Personalised television (TV) is service for interactive television technology. It involves serving curated TV content to a user that suits their own personal tastes. Personalised TV can be created by using recommendation algorithms, personal taste profiles, and content filtering.

Personalised TV also can help target advertisements more accurately. In April 2011, the Wall Street Journal that television companies are using personal data — even data on what drugs viewers had been prescribed – to compete with Google and other online services that target users for ads based on their past surfing habits.

Barriers to Adoption 
Despite huge gains in technology, there are still many barriers to adoption:

 Attitudes: Viewers are less willing to ‘personalise’ their TV service than web or mobile device users.
 Technology: The technology to easily type and enter information on a TV is limited.
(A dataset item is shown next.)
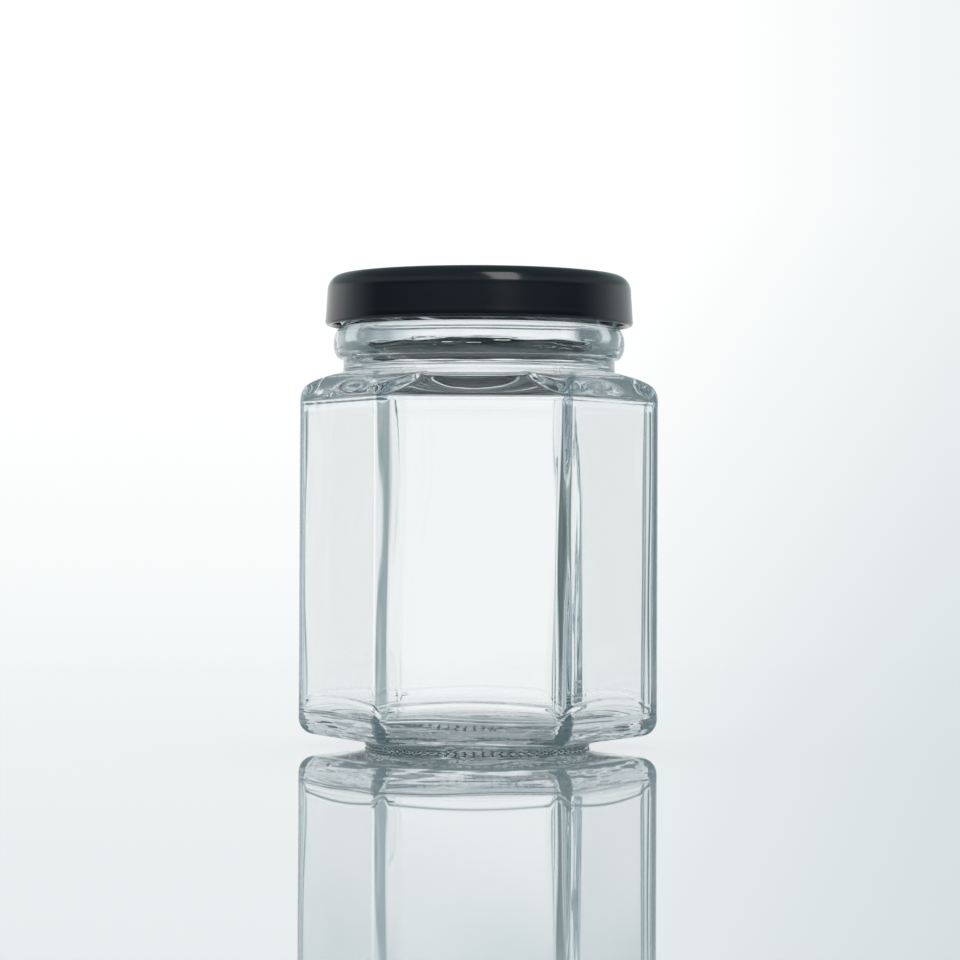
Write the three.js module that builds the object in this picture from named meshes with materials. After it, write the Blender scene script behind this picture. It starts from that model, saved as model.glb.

Most remote controls can only interact with the TV on a basic level. This makes filling out any kind of personal profile difficult.
 Passivity: Many viewers don't want to take action when they turn on the TV- they just want to  passively watch.
 Groups: Watching TV is often a social experience. This means that one viewer's personalised selection of content may not suit the group of people who are watching that day. Additionally, some viewers may wish to keep their viewing habits private from group use.
 Privacy: Many European countries have a strong culture of data privacy and attempts to introduce any level of user profiling can result in a negative customer response. This may not be a barrier in other countries where privacy restrictions are more open.